15. The system of claim 14, wherein the voice data acquisition module comprises a speech recognition module configured to convert the user voice data into corresponding user text.

16. The system of claim 14 or claim 15, wherein the response text generation module comprises a large language model configured to receive the acquired user voice data and generate the response text.

17. The system of claim 16, wherein the response text generation module is further configured to receive one or more user attributes for generating the response text, optionallywherein the user attributes comprise one or more of: user intent, determined scenario, scenario context, habitual language patterns, personal attributes of the user, historical interaction data, and / or scenario attributes.

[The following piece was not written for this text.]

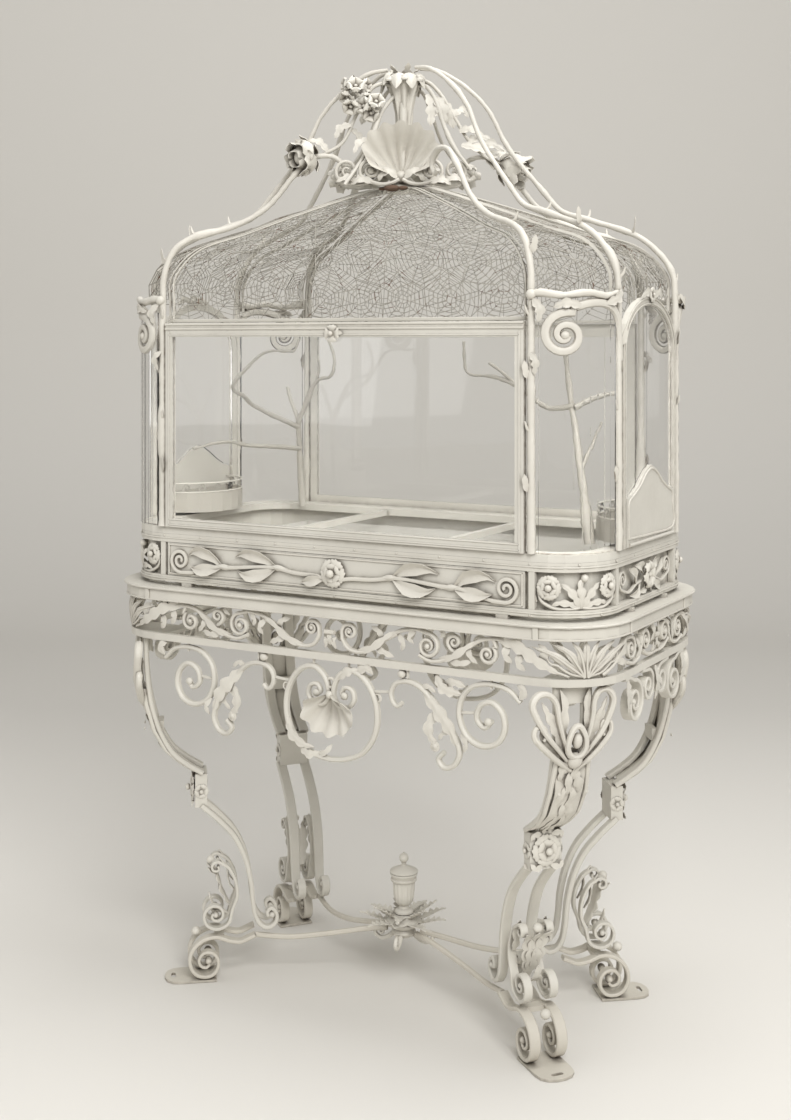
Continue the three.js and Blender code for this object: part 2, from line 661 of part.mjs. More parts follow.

18. The system of any one of claims 14 to 17, wherein the response text generation module is further configured to generate an initial response text based on the speech-to-text results and one or more user attributes.

19. The system of any one of claims 14 to 18, wherein the emotion recognition module comprises a machine learning model configured to detect emotional features of the user voice data, optionally wherein the emotional features include acoustic emotion parameters and / or semantic emotion parameters.

20. The system of any one of claims 14 to 19, wherein the response module includes an audio synthesis module configured to modulate an audio speech output based on the target emotion and tone.